Последним значительным вкладом Густава III в дело правления и стало сохранение контроля над самим собой и своим окружением после покушения. Это свидетельствует о некоторых самых важных чертах его характера: мужестве, самообладании и искусстве притворства. Поначалу никто не смел думать, что он ранен смертельно, и заговорщиков хватали одного за другим, а они не пытались оказать сопротивление. Настроения, возникшие после покушения, вдруг восстановили дружбу между Густавом и дворянами из его окружения. София Магдалена посетила его на следующее утро, держала его руку и выражала свое негодование. Принцессы и придворные дамы заверяли его в своей преданности, и состоялась сцена великого примирения с оппозиционно настроенной баронессой Клинковстрём. Короля посетили Ферсен с супругой, а также оппозиционер граф Брахе, заливавшийся слезами. Жители Стокгольма, заполнившие внутренний двор дворца, издавали возгласы скорби и отвращения к заговорщикам. Конец жизни Густава был преисполнен примирения.

Сразу после выстрела Густав осведомился об одном французском актере, слывшем якобинцем, но посланный ответил, что у того безоговорочное алиби — он лежал в своей постели. «Тем хуже, — сказал король. — Значит, это сделан швед». Однако к вечеру он укрепился в мнении, что это дело рук якобинцев, кем бы они ни были. На следующий день узнав, что полицмейстер Лильенспарре разоблачил Анкарстрёма как человека, у которого были пистолет и нож, король выразил желание, чтобы больше не называли никаких имен подозреваемых. Из заговорщиков Риббинг и Лильехурн имели наглость присоединиться к свите в королевской гостиной, вероятно, чтобы отвести от себя подозрения. Их довольно скоро схватили. Основные подозреваемые были вполне надежно выявлены, еще пока Густав был жив.

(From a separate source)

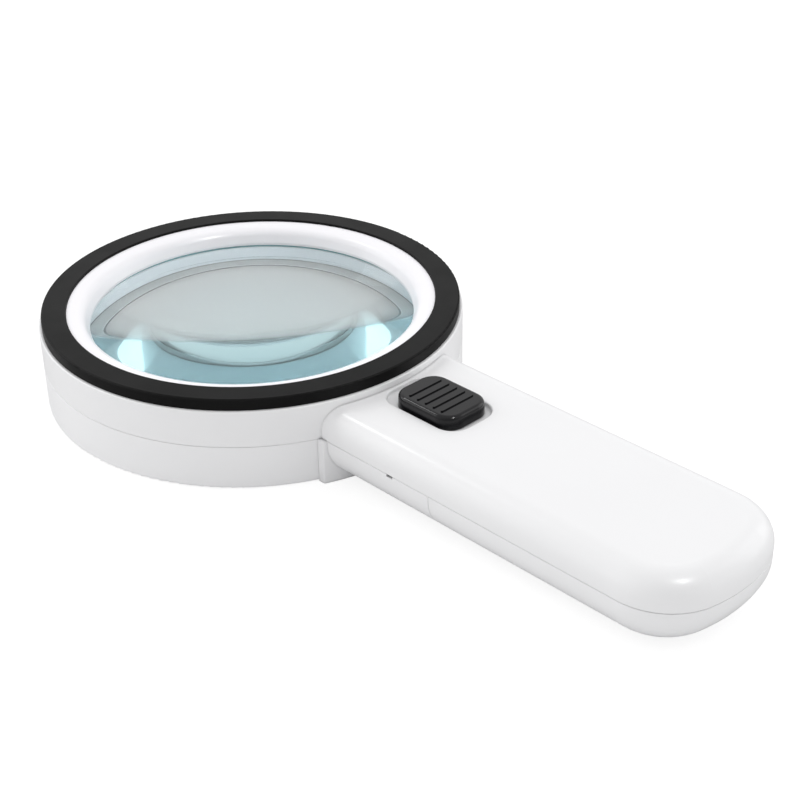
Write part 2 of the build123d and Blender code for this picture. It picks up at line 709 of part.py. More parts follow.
with BuildPart() as battery_tray:
    end_wall_low_z = 5.2
    tray_mid_x = (tray_x0 + tray_x1) / 2
    tray_l = tray_x1 - tray_x0
    with BuildSketch(Plane.XY.offset(tray_roof_z)):
        with Locations((tray_mid_x, 0)):
            RectangleRounded(tray_l, 36.8, 2.5)
        # ears for the tray's screws
        with Locations(*tray_screw_places):
            Rectangle(5.0, 5.4)
        with Locations(*tray_screw_places):
            Circle(1.0, mode=Mode.SUBTRACT)
        # slots for the plates' tabs
        with Locations((contact_x0 - plate_t / 2, -tab_y), (contact_x1 + plate_t / 2, tab_y)):
            Rectangle(0.8, 2.2, mode=Mode.SUBTRACT)
    extrude(amount=tray_top_z - tray_roof_z)
    # side walls with the rails that carry the door
    for side in (1, -1):
        with BuildSketch(Plane.XY.offset(8.2)):
            with Locations((tray_mid_x, side * 18.0)):
                Rectangle(tray_l - 5.0, 0.8)
        extrude(amount=tray_roof_z - 8.2)
        with BuildSketch(Plane.XY.offset(8.5)):
            with Locations((tray_mid_x - 2.5, side * 18.6)):
                Rectangle(tray_l - 5.0, 1.1)
        extrude(amount=1.0)
    # end walls behind the contact plates
    for end_x in (tray_x0 + 0.7, tray_x1 - 0.7):
        with BuildSketch(Plane.XY.offset(end_wall_low_z)):
            with Locations((end_x, 0)):
                Rectangle(1.4, 30.0)
        extrude(amount=tray_roof_z - end_wall_low_z)
    # dividers between the cells
    with BuildSketch(Plane.XY.offset(9.5)):
        with Locations((tray_mid_x, 0)):
            with GridLocations(0, cell_pitch, 1, 2):
                Rectangle(tray_l - 20.0, 0.8)
    extrude(amount=tray_roof_z - 9.5)
save(battery_tray.part, "battery_tray")

with BuildPart() as tray_screws:
    for screw_x, screw_y in tray_screw_places:
        add(small_screw(screw_x, screw_y, tray_roof_z - 1.25, 18.1, 1.2))
save(tray_screws.part, "tray_screws")

with BuildPart() as handle_screws:
    for screw_x, screw_y in handle_screw_places:
        add(large_screw(screw_x, screw_y, 2.3, 15.0, 1.6))
save(handle_screws.part, "handle_screws")


# ---------------------------------------------------------------- wires
def lamp_wire(side):
    """From the switch board through the wire window to the LED board."""
    return wire(
        [
            (59.8, side * 2.6, board_high_z + 0.05),
            (59.6, side * 2.6, 14.4),
            (53.0, side * 3.4, 14.4),
            (46.2, side * 5.0, 13.6),
            (46.0, side * 5.0, led_board_high_z + 0.05),
        ]
    )


def battery_wire(side, start_x):
    """From a contact plate's tab over the tray to the switch board."""
    return wire(
        [
            (start_x, side * tab_y, wire_z),
            (87.5, side * tab_y, wire_z),
            (84.0, side * 4.6, 14.0),
            (84.0, side * 4.6, board_high_z + 0.05),
        ]
    )


save(lamp_wire(1), "lamp_wire_red")
save(lamp_wire(-1), "lamp_wire_black")
save(battery_wire(1, contact_x1 - 0.1), "battery_wire_red")
save(battery_wire(-1, contact_x0 - plate_t - 0.05), "battery_wire_black")
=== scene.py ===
import json
import math

import bmesh
import bpy
from mathutils import Matrix, Vector


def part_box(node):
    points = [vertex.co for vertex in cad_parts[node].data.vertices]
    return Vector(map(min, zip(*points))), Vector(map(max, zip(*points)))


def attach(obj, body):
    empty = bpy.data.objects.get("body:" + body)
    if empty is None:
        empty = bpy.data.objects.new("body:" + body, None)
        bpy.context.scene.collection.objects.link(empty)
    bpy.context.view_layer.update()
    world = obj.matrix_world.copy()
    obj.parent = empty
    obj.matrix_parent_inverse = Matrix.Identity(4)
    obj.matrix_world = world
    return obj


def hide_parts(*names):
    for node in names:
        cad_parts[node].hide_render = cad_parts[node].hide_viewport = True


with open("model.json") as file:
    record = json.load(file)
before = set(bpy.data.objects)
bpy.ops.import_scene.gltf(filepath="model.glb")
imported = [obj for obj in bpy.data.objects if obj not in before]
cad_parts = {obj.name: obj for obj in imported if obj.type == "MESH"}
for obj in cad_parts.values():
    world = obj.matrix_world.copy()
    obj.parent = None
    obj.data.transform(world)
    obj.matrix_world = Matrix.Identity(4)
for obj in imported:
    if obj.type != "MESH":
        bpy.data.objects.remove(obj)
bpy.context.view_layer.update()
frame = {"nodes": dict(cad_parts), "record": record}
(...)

Тем самым была ослаблена агрессивная оппозиция в стране. Сам Густав III продолжал принимать посетителей и был милостив. Еще 24 марта он принял Адлербета и разговаривал с ним о литературе и об Академии литературы, истории, языка. Но силы оставляли его. Шрёдерхейм описывает, что просторная спальня короля была погружена в темноту и освещалась лишь бумажной лампой на плошке с маслом; в комнате царил суровый холод. Король желал, чтобы свита разговаривала и развлекала его, но нельзя было говорить о насущных и волнующих делах, прежде всего о «происшествии». Однажды король спросил, как воспринял все это его сын — никто не сумел толком ответить на это, поскольку кронпринц упорно молчал, но казался взволнованным. Все было очень неопределенно.

Густав стоически вынес очень болезненные попытки извлечь из раны гвоздики, из которых был изготовлен дробовой заряд Анкарстрёма, но вынуть удалось немного.

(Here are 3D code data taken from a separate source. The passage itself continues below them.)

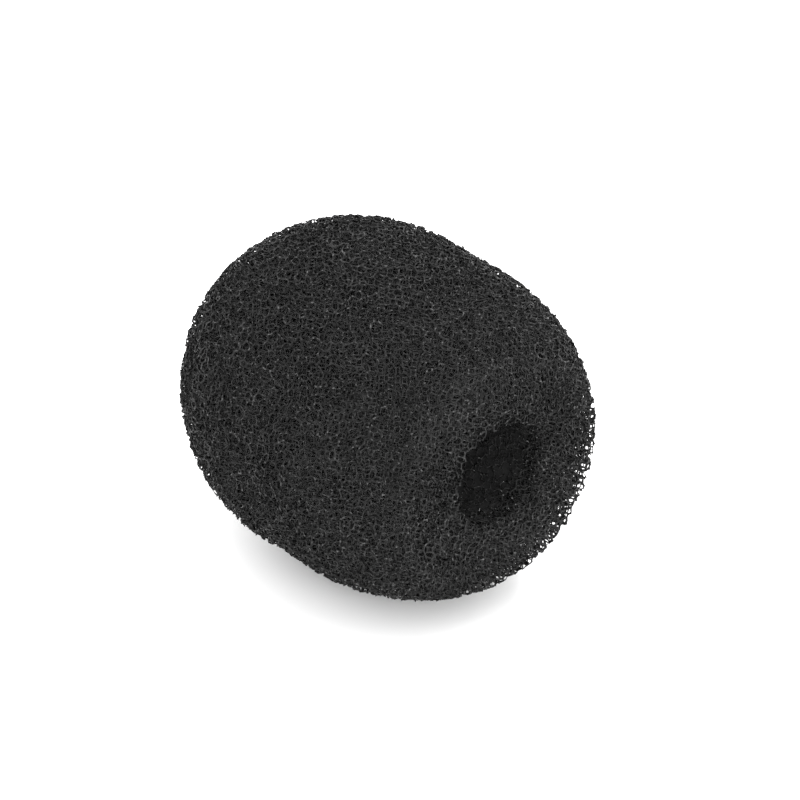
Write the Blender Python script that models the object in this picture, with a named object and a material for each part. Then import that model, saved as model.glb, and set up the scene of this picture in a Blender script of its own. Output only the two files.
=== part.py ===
"""Open-cell foam windscreen for a small microphone, lying on its side with its mouth towards +X.

The body is one piece of foam, ground on a mandrel to a turned shape. Both ends follow the same ellipse, with
a short straight stretch between them. The closed end is a full dome, and the other end is cut off flat, so
that the microphone goes in through a round blind bore. The origin is where the microphone's front end stops,
at the middle of the bore's flat end, and the bore's axis is the X axis.
"""

import math

import bmesh
import bpy
from mathutils import Vector

# Driving dimensions, in metres.
BODY_DIAMETER = 0.0256
END_CURVE_LENGTH = 0.0140  # half length of the ellipse that both ends follow
STRAIGHT_LENGTH = 0.0051  # between the two ends' curves, where the body has its full diameter
FACE_DIAMETER = 0.0183  # where the shoulder's curve meets the mouth face, before the edge is rounded
FACE_EDGE_ROUNDING = 0.0006  # how far the rounding reaches along the face and along the shoulder
BORE_DIAMETER = 0.0080
BORE_DEPTH = 0.0200  # from the mouth face to the bore's flat end

# How finely the round shapes are divided.
TURN_STEPS = 64
DOME_STEPS = 14
SHOULDER_STEPS = 8
EDGE_STEPS = 4

FOAM_COLOUR = (0.030, 0.030, 0.031, 1.0)
FOAM_ROUGHNESS = 0.95


def clear_scene():
    """Remove every object that the scene holds."""
    for item in list(bpy.data.objects):
        bpy.data.objects.remove(item, do_unlink=True)


def foam_material():
    """Dull black polyurethane foam."""
    material = bpy.data.materials.new("black_foam")
    material.use_nodes = True
    shader = material.node_tree.nodes["Principled BSDF"]
    shader.inputs["Base Color"].default_value = FOAM_COLOUR
    shader.inputs["Roughness"].default_value = FOAM_ROUGHNESS
    shader.inputs["Metallic"].default_value = 0.0
    return material


def end_curve(centre_x, start_angle, end_angle, steps):
    """Points (x, radius) on the end ellipse about centre_x, with angles counted from the +X axis."""
    points = []
    for step in range(steps + 1):
        angle = start_angle + (end_angle - start_angle) * step / steps
        x = centre_x + END_CURVE_LENGTH * math.cos(angle)
        points.append((x, BODY_DIAMETER / 2 * math.sin(angle)))
    return points


def body_outline():
    """The turned outline as (x, radius), from the dome's tip over the outside and into the bore's end."""
    edge_angle = math.asin(FACE_DIAMETER / BODY_DIAMETER)
    mouth_x = BORE_DEPTH
    shoulder_centre_x = mouth_x - END_CURVE_LENGTH * math.cos(edge_angle)
    dome_centre_x = shoulder_centre_x - STRAIGHT_LENGTH
    dome = end_curve(dome_centre_x, math.pi, math.pi / 2, DOME_STEPS)
    dome[0] = (dome_centre_x - END_CURVE_LENGTH, 0.0)
    shoulder = end_curve(shoulder_centre_x, math.pi / 2, edge_angle, SHOULDER_STEPS)
    bore = [
        (mouth_x, BORE_DIAMETER / 2),
        (0.0, BORE_DIAMETER / 2),
        (0.0, 0.0),
    ]
    return dome + shoulder + bore


def round_face_edge(shape):
    """Round the corner between the mouth face and the shoulder."""
    rim = []
    for edge in shape.edges:
        on_rim = [
            math.isclose(vert.co.x, BORE_DEPTH, abs_tol=1e-6)
            and math.isclose(vert.co.yz.length, FACE_DIAMETER / 2, abs_tol=1e-6)
            for vert in edge.verts
        ]
        if all(on_rim):
            rim.append(edge)
    bmesh.ops.bevel(
        shape,
        geom=rim,
        offset=FACE_EDGE_ROUNDING,
        offset_type="OFFSET",
        segments=EDGE_STEPS,
        profile=0.5,
        affect="EDGES",
    )


def turned_mesh(name, outline):
    """Spin an outline of (x, radius) once round the X axis into a closed mesh."""
    shape = bmesh.new()
    verts = [shape.verts.new((x, 0.0, radius)) for x, radius in outline]
    edges = [shape.edges.new(pair) for pair in zip(verts, verts[1:])]
    bmesh.ops.spin(
        shape,
        geom=verts + edges,
        cent=Vector((0.0, 0.0, 0.0)),
        axis=Vector((1.0, 0.0, 0.0)),
        angle=2.0 * math.pi,
        steps=TURN_STEPS,
        use_merge=True,
    )
    bmesh.ops.remove_doubles(shape, verts=shape.verts, dist=1e-6)
    round_face_edge(shape)
    bmesh.ops.recalc_face_normals(shape, faces=shape.faces)
    mesh = bpy.data.meshes.new(name)
    shape.to_mesh(mesh)
    shape.free()
    mesh.shade_smooth()
    mesh.set_sharp_from_angle(angle=math.radians(25.0))
    return mesh


def make_foam_body():
    """The whole windscreen: ground outside, flat mouth face and blind bore."""
    body = bpy.data.objects.new("foam_body", turned_mesh("foam_body", body_outline()))
    body.data.materials.append(foam_material())
    bpy.context.scene.collection.objects.link(body)
    return body


def main():
    clear_scene()
    make_foam_body()


main()
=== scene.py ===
"""The looks of a black open-cell foam windscreen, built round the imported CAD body.

Open-cell foam is a net of thin struts along the edges of packed cells. The outer 2.5 mm of the foam and the
wall of its bore are built as that net, strut by strut. Where the foam was ground, most struts end at their
last joint, and a few leave a short stub. Below the net lies a dark lumpy core of the same foam, which stops
the light as the deeper cells do. All lengths are in metres.
"""

import math

import bpy
import numpy as np
from mathutils import Euler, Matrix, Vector


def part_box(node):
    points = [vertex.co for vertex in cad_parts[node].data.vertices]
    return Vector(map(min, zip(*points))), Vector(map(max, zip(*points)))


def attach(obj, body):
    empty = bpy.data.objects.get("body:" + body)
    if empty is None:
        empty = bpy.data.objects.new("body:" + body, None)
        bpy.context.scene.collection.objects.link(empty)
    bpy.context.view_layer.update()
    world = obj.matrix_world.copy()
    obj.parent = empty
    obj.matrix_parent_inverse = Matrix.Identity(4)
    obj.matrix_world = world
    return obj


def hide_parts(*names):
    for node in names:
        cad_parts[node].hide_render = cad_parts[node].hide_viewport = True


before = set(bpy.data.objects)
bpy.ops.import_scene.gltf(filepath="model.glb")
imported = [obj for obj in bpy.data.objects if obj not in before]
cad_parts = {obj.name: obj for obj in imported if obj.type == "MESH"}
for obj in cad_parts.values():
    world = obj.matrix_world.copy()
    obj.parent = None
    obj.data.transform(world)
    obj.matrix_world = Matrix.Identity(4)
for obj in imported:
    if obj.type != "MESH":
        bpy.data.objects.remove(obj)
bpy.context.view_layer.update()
BODY_LOW, BODY_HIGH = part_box("foam_body")

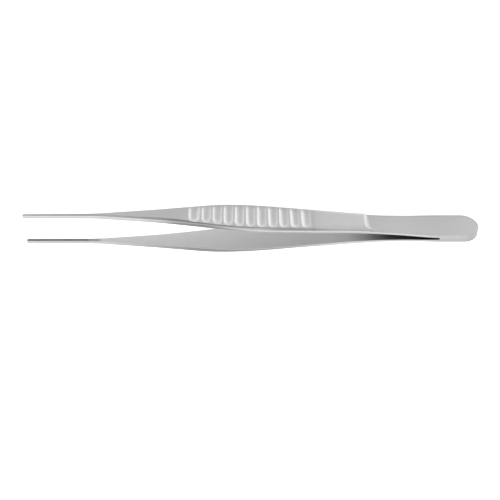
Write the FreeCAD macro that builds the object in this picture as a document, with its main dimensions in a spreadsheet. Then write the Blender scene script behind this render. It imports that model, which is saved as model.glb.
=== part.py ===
import FreeCAD, Part

# Thumb forceps with fine toothed jaws: two springy steel arms that meet face to face at a welded tail.
# The row frame has X along the forceps (tips at +X), Y across the opening and Z up: the forceps lies on the
# long side edges of its arms. Each arm is drawn in a frame of its own, with X measured from the tail end,
# Y from the plane in which the arms meet, and Z from the middle of the arm's width.

import math
import os

import Sketcher

SIZES = [
    # whole arm
    ("overall_length", 150.0),
    # plan outline, seen square on to the outer face, as half widths. The sides are straight lines that meet
    # at the tail, neck, grip, shank and jaw corners, and each corner is rounded by its own radius
    ("tail_half_width", 5.32),
    ("tail_end_radius", 5.2),
    ("tail_corner_place", 15.2),
    ("tail_corner_radius", 100.0),
    ("neck_corner_place", 33.2),
    ("neck_corner_half_width", 4.06),
    ("neck_corner_radius", 185.0),
    ("grip_corner_place", 77.7),
    ("grip_corner_half_width", 6.47),
    ("grip_corner_radius", 113.0),
    ("shank_corner_place", 104.7),
    ("shank_corner_half_width", 2.91),
    ("shank_corner_radius", 150.0),
    ("jaw_corner_place", 126.15),
    ("jaw_corner_half_width", 0.66),
    ("jaw_corner_radius", 60.0),
    ("jaw_tip_half_width", 0.56),
    ("jaw_tip_radius", 0.46),
    # side profile, measured from the plane in which the arms meet
    ("pad_thickness", 1.38),
    ("pad_corner_radius", 200.0),
    ("weld_length", 13.4),
    ("slit_half_gap", 0.15),
    ("leaf_thickness", 0.9),
    ("bow_place", 36.6),
    ("bow_half_gap", 1.436),
    ("bend_place", 93.2),
    ("bend_radius", 573.0),
    ("jaw_half_gap", 4.83),
    ("shoulder_place", 36.4),
    ("shoulder_run", 0.7),
    ("shoulder_radius", 2.3),
    ("grip_thickness", 1.55),
    ("shank_place", 97.0),
    ("shank_radius", 260.0),
    ("jaw_root_depth", 1.28),
    ("jaw_tip_depth", 1.27),
    # bevels along the outer edges of the grip and of the jaw
    ("grip_bevel_depth", 0.5),
    ("grip_bevel_width", 0.75),
    ("jaw_bevel_depth", 0.3),
    ("jaw_bevel_width", 0.25),
    # finger flutes across the grip, counted from the tail
    ("flute_count", 11),
    ("flute_pitch", 3.646),
    ("flute_depth", 0.38),
    ("flute_radius", 3.35),
    ("first_flute_place", 56.9),
    # toothed jaw faces
    ("tooth_count", 60),
    ("tooth_pitch", 0.33),
    ("tooth_depth", 0.12),
    ("nose_length", 0.5),
    ("row_half_width", 0.24),
    ("row_height", 0.14),
    ("groove_width", 0.12),
    ("groove_depth", 0.12),
    ("channel_side_clearance", 0.05),
    ("channel_floor_clearance", 0.06),
    ("twin_row_width", 0.2),
]


def make_sheet(doc):
    """The driving dimensions, each in a cell with its own alias."""
    sheet = doc.addObject("Spreadsheet::Sheet", "Sizes")
    for row, (alias, value) in enumerate(SIZES, start=1):
        sheet.set("A%d" % row, alias)
        sheet.set("B%d" % row, str(value))
        sheet.setAlias("B%d" % row, alias)
    doc.recompute()
    return sheet


# Expressions that several outlines share, in terms of the sheet's cells
LEAF_SLOPE = "(Sizes.bow_half_gap - Sizes.slit_half_gap) / (Sizes.bow_place - Sizes.weld_length)"
GRIP_SLOPE = "(Sizes.jaw_half_gap - Sizes.bow_half_gap) / (Sizes.bend_place - Sizes.bow_place)"
JAW_SLOPE = ("(Sizes.jaw_tip_depth - Sizes.jaw_root_depth)"
             " / (Sizes.overall_length - Sizes.jaw_corner_place)")
SHOULDER_TOP = "(Sizes.shoulder_place + Sizes.shoulder_run)"
TEETH_END = "(Sizes.overall_length - Sizes.nose_length)"
TEETH_START = "(Sizes.overall_length - Sizes.nose_length - Sizes.tooth_count * Sizes.tooth_pitch)"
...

Для врачебного искусства того времени случай был безнадежным. 28 марта началась агония.

Сделанные очевидцами описания последних часов Густава III сходятся в том, что они представляли собой весьма поучительный спектакль. Густав подписывал последние документы своего правления, епископ Валльквист готовил его к смерти и причастил. Король громко читал «Отче наш» и просил благословить его. Он попросил Армфельта приветствовать друзей, но на вопрос, хочет ли он их видеть, ответил: «Да, я-то хотел бы увидеть их, но к чему им видеть беднягу?» Затем он заснул и умер, не успев попрощаться с королевой и кронпринцем, утром 29 марта.

Этот конец Густава был неизбежным логическим концом его великой королевской роли, которую он с мужеством и самообладанием исполнял до самой смерти. Его вера в Бога была искренней и проявлялась в нужные моменты. И его друзья не увидели его унизительной телесной слабости.

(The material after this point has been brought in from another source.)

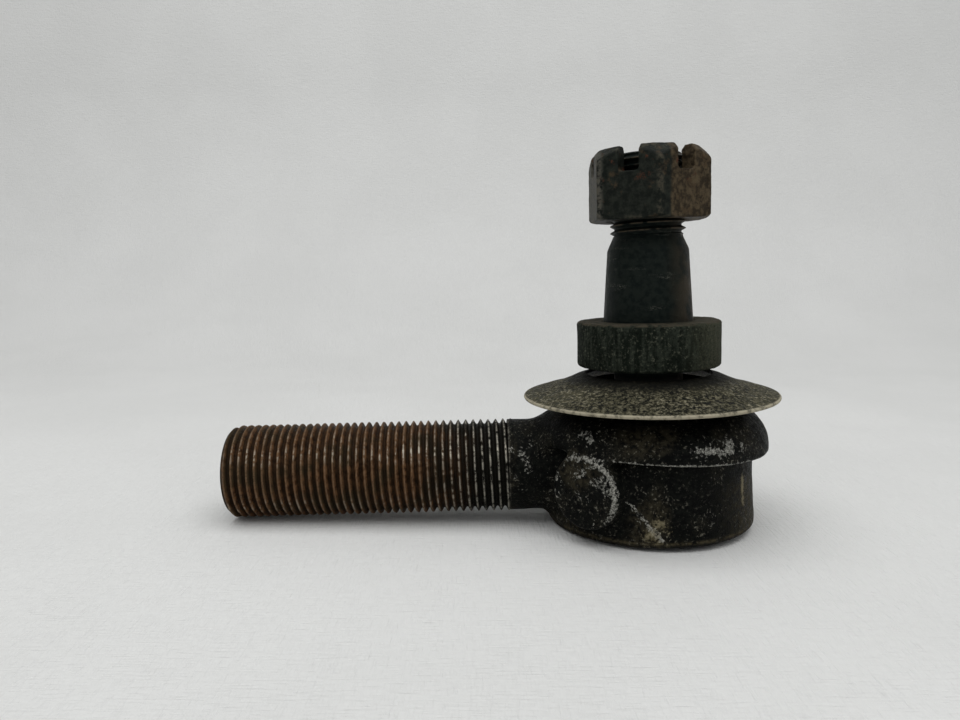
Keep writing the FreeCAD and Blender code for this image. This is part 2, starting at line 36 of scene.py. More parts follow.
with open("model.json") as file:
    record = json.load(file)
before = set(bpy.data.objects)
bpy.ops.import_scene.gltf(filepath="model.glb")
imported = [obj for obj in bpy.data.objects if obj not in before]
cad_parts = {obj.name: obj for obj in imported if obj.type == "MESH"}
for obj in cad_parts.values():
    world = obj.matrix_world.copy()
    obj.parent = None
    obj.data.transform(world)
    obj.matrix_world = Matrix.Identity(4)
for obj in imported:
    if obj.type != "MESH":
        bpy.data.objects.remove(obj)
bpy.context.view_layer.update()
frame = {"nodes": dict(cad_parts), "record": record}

MM = 0.001
MOUNTS = {mount["name"]: mount for mount in frame["record"]["mounts"]}


def node_box(name):
    """Lowest and highest corner of a CAD node, in millimetres."""
    low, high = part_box(name)
    return np.array(low) / MM, np.array(high) / MM


SOCKET_LOW, SOCKET_HIGH = node_box("housing")
COVER_LOW, COVER_HIGH = node_box("dust_cover")
RING_LOW, RING_HIGH = node_box("rubber_ring")
STUD_HIGH = node_box("ball_stud")[1]
NUT_LOW, NUT_HIGH = node_box("castle_nut")

SHANK_LEVEL = MOUNTS["shank_thread"]["pos_m"][2] / MM
SHANK_RADIUS = MOUNTS["shank_thread"]["dims"]["r_mm"]
SHANK_TIP = SOCKET_LOW[0]
SHANK_PITCH = 25.4 / 14  # 14 threads to the inch
STUD_PITCH = 25.4 / 16  # 16 threads to the inch
STUD_THREAD_FOOT = 48.1  # where the stud's thread begins
THREAD_DEPTH = 0.6134  # depth of an outside thread, as a share of the pitch
PIN_AXIS = MOUNTS["pin_hole"]["axis"]
CLOCK = math.atan2(PIN_AXIS[1], PIN_AXIS[0])  # turn of the stud and the nut

# ---------------------------------------------------------------- shapes


def waves(points, size, seed, count=14):
    """Smooth noise from -1 to 1, with lumps of about that size."""
    random = np.random.default_rng(seed)
    total = np.zeros(len(points))
    for _ in range(count):
        direction = random.normal(size=3)
        direction /= np.linalg.norm(direction)
        length = size * random.uniform(0.7, 1.6)
        total += np.sin(points @ direction * (2 * math.pi / length) + random.uniform(0, 6.28))
    return total / math.sqrt(count / 2) / 2


def smooth_min(first, second, blend):
    """Union of two distance fields with a fillet of about that radius."""
    share = np.clip(0.5 + 0.5 * (second - first) / blend, 0, 1)
    return second * (1 - share) + first * share - blend * share * (1 - share)


def smooth_max(first, second, blend):
    """What two distance fields share, with an edge rounded to about that radius."""
    return -smooth_min(-first, -second, blend)


def rounded_box(across, up, half_across, half_up, radius):
    """Distance to a rectangle with rounded corners, centred on zero."""
    a = np.abs(across) - half_across + radius
    b = np.abs(up) - half_up + radius
    return np.hypot(np.maximum(a, 0), np.maximum(b, 0)) + np.minimum(np.maximum(a, b), 0) - radius


def space(low, high, step):
    """Coordinates of a block of points."""
    sides = [np.arange(a, b + step, step, dtype=np.float32) for a, b in zip(low, high)]
    return np.meshgrid(*sides, indexing="ij")


def skin(field, low, step):
    """Corners and quads of the surface where a distance field is zero."""
    shape = np.array(field.shape)
    cells = shape - 1
    total = np.zeros((int(np.prod(cells)), 3))
    hits = np.zeros(len(total))
    quads = []
    for axis in range(3):
        first = [slice(None)] * 3
        second = [slice(None)] * 3
        first[axis] = slice(None, -1)
        second[axis] = slice(1, None)
        start = field[tuple(first)]
        end = field[tuple(second)]
        index = np.argwhere((start < 0) != (end < 0))
        a = start[tuple(index.T)]
        b = end[tuple(index.T)]
        place = index.astype(float)
        place[:, axis] += a / (a - b)
        u, v = [(axis + 1) % 3, (axis + 2) % 3]
        around = []
        for du, dv in ((-1, -1), (0, -1), (0, 0), (-1, 0)):
            cell = index.copy()
            cell[:, u] += du
            cell[:, v] += dv
            flat = np.ravel_multi_index(cell.T, cells)
            around.append(flat)
            hits += np.bincount(flat, minlength=len(hits))
            for side in range(3):
                total[:, side] += np.bincount(flat, weights=place[:, side], minlength=len(hits))
        ring = np.stack(around, axis=1)
        outward = (a < 0)[:, None]
        quads.append(np.where(outward, ring, ring[:, ::-1]))
    used = np.flatnonzero(hits)
    number = np.full(len(hits), -1)
    number[used] = np.arange(len(used))
    corners = total[used] / hits[used, None] * step + np.array(low)
    return corners, number[np.concatenate(quads)]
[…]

Интеллигентный и критически мыслящий пробст Нурдин 29 марта потрясенно записывал в своем дневнике: «Покойный король был одним из величайших людей, каких я знал. Глубокий в крупных делах, мягкий, готовый к прощению, умный и самый здравомыслящий человек, с каким я когда-либо имел дело». Но Нурдин с одобрением же отзывается о герцоге Карле, который, скорбя, взял себя в руки и энергично и умно принял дела правления. Важной его заслугой стало установление порядка и спокойствия в среде стокгольмских военных.

Однако спустя несколько дней Нурдин лаконично замечает, что французская театральная труппа получает увольнение и прекращается строительство нового дворца в Хага — Версаля Густава III.

Жизнь в Швеции становилась спокойнее. И скучнее.